Freinet, par exemple, développe une pédagogie fondée sur l’expression libre, le travail en équipe, l’ancrage dans la vie réelle. S’il ne se revendique pas directement de Rousseau, il en partage la volonté de respecter la parole de l’enfant, son autonomie, sa dignité. L’influence est donc moins doctrinale qu’éthique et philosophique.
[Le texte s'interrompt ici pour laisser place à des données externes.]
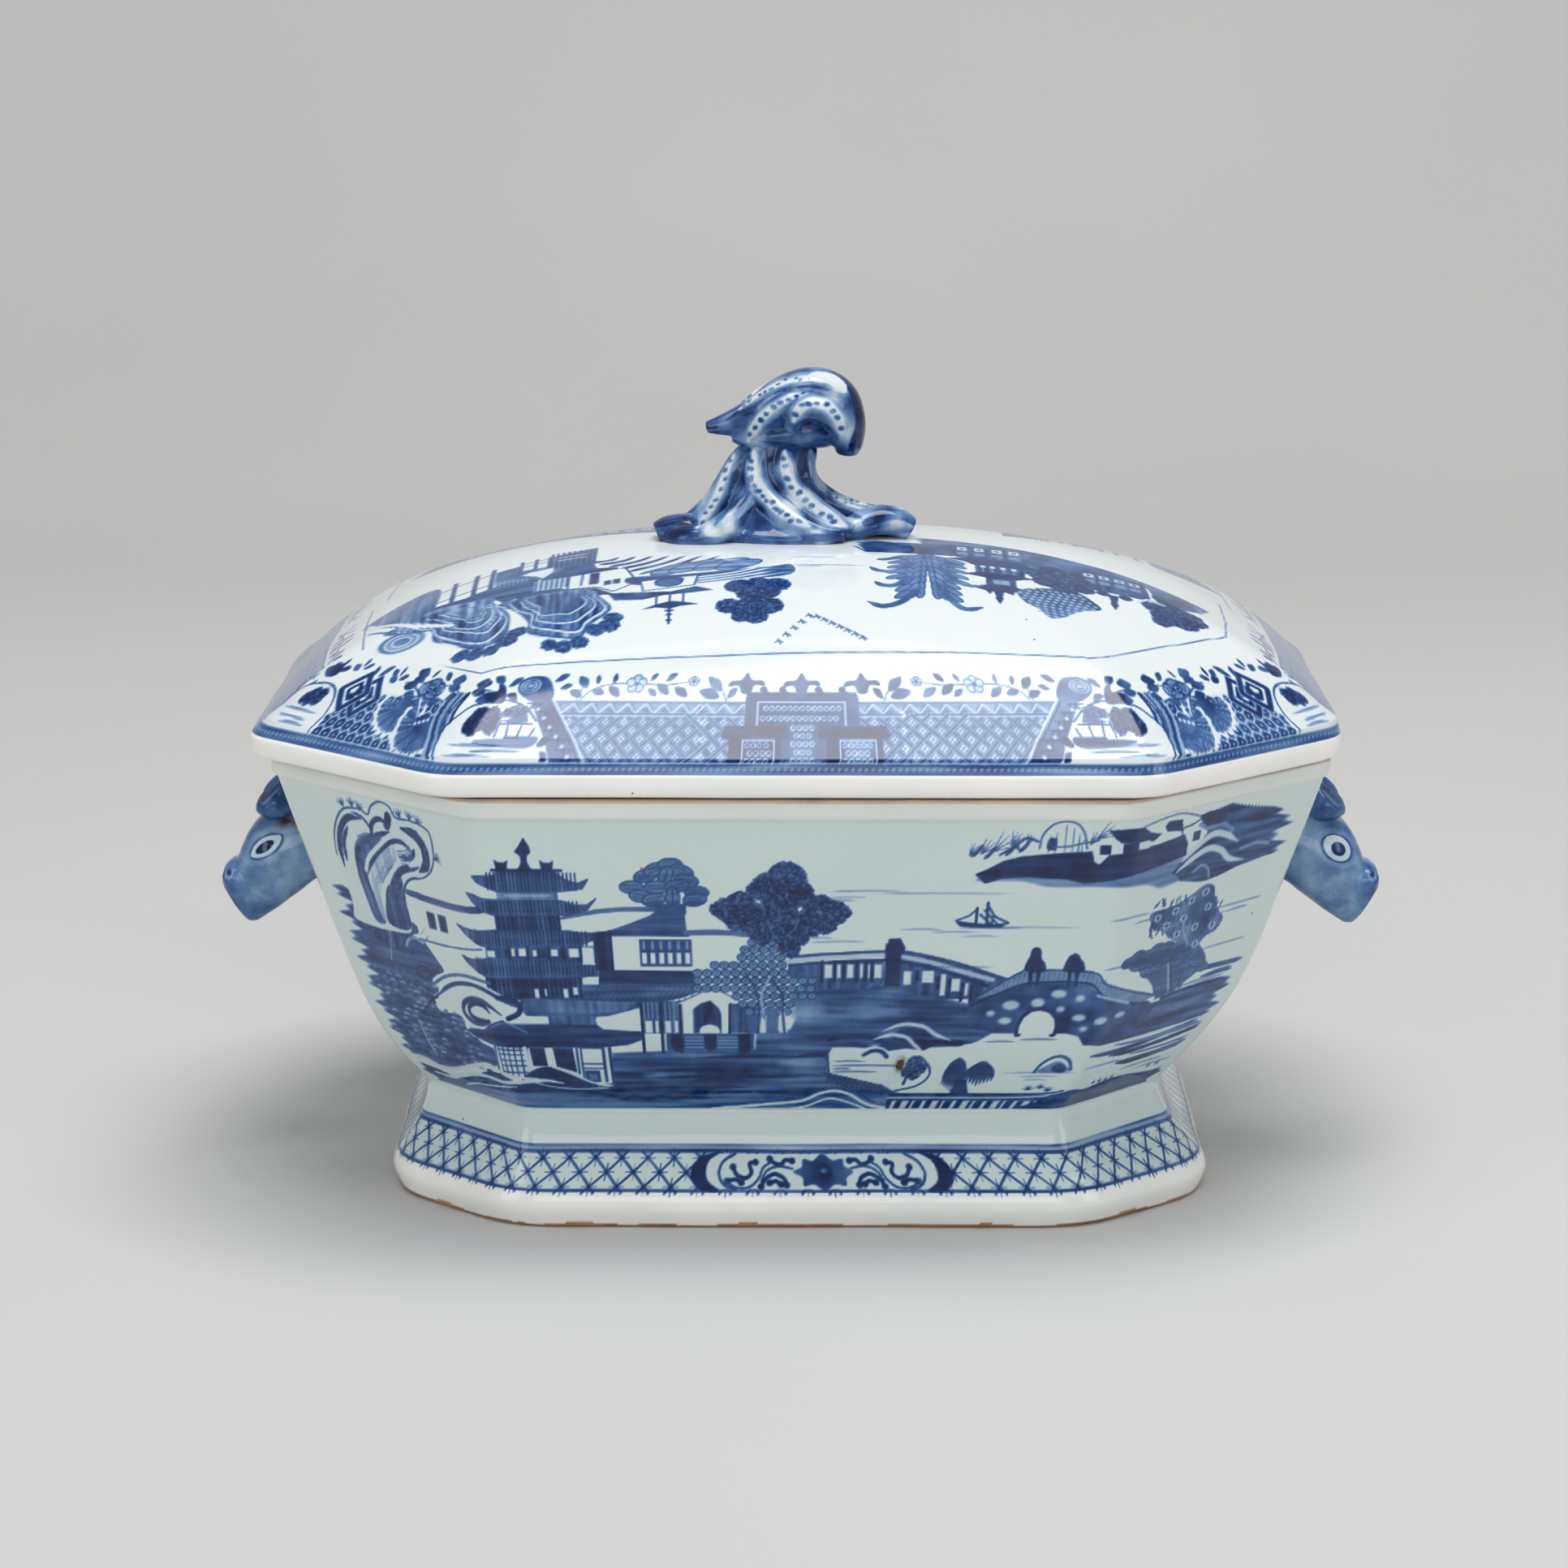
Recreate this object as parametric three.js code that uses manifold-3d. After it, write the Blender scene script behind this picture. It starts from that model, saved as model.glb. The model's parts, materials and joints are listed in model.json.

En France, ces idées trouvent un écho partiel dans l’évolution de l’école républicaine, notamment à partir des lois de Jules Ferry (1881-1882), qui rendent l’école gratuite, laïque et obligatoire. Tout en restant marquée par une organisation centralisée et des finalités sociales précises, l’institution intègre progressivement des éléments issus de l’éducation nouvelle : différenciation pédagogique, prise en compte de la diversité des élèves, valorisation de la coopération.

À retenir

L’éducation nouvelle prolonge certaines intuitions de Rousseau en développant des méthodes actives et centrées sur l’enfant. Mais cette postérité est sélective : elle repose sur une réinterprétation contemporaine de son projet, et s’adapte aux contraintes de l’école moderne.

Conclusion

La pensée de Rousseau sur l'enfance et l'éducation marque une étape clé dans l'histoire pédagogique en mettant l'accent sur le respect des rythmes naturels de l'enfant et en redéfinissant la finalité de l'éducation autour de la liberté, de la morale et du développement personnel. Cependant, son héritage fait face à des défis, notamment la difficulté de mettre en œuvre un modèle axé sur la spontanéité individuelle dans un cadre scolaire structuré par des programmes et des exigences collectives. En France, certaines de ses idées ont influencé des réformes comme la pédagogie différenciée, l'école inclusive et l'intégration des neurosciences cognitives, bien que les inégalités sociales et les contraintes institutionnelles restent des obstacles. Replacer l'enfant au centre de l'éducation demeure un idéal, mais nécessite une approche contextuelle et critique.